Knapp returned for North Carolina in 2025, and in his first game back, he allowed one run off of two hits along with 3 strikeouts in a win against Texas Tech. On March 28, Knapp set a career high with ten strikeouts in 7.0 innings, along with five hits and no runs allowed, in a win against Miami (FL). On May 15, Knapp pitched a complete game in a win against Florida State, his longest collegiate outing, along with allowing three runs off of four hits and seven strikeouts. During the season, Knapp was named as a semifinalist for the Dick Howser Trophy and the Golden Spikes Award. Following his final collegiate game, a win against Arizona in the Chapel Hill Regional, Knapp tied the program record with his fourteenth win, finishing the season 14–0 with 88 strikeouts and a 2.02 ERA in 102 1/3 innings.
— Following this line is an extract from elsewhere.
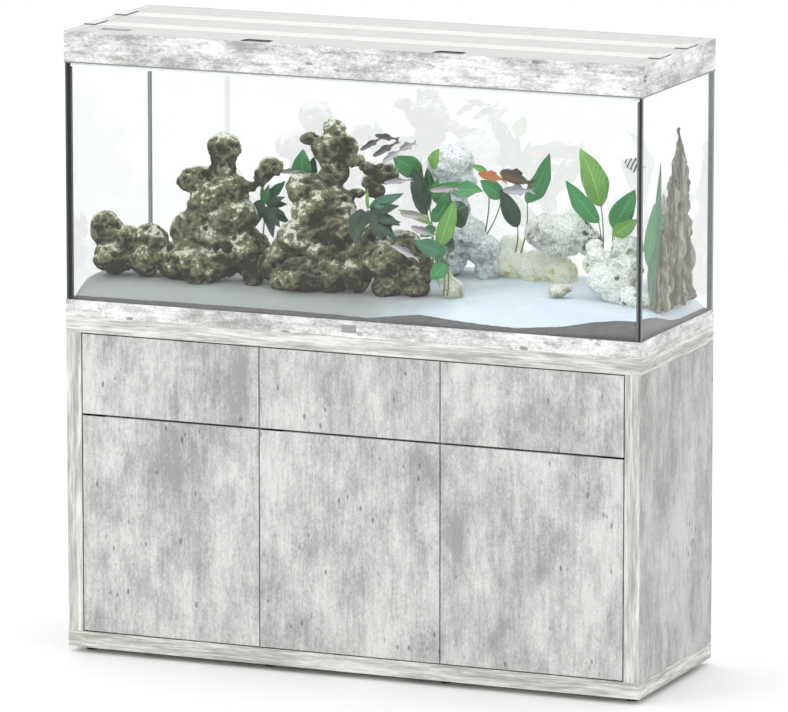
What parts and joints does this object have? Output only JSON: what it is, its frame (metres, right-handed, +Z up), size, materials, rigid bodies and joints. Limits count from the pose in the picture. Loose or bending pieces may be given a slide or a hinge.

By the conclusion of the year, Knapp received the ACC Pitcher of the Year Award and the National Pitcher of the Year Award. Knapp was also tabbed as a consensus All-American.

==Professional career==
Knapp was selected by the Chicago Cubs in the eighth round with the 241st overall pick in the 2025 Major League Baseball draft. He signed with the Cubs for $175,000 and was subsequently assigned to the ACL Cubs of the Arizona Complex League. On April 2, 2026, Knapp was promoted to the Double-A Knoxville Smokies, and finished the season with the Mesa Solar Sox of the Arizona Fall League.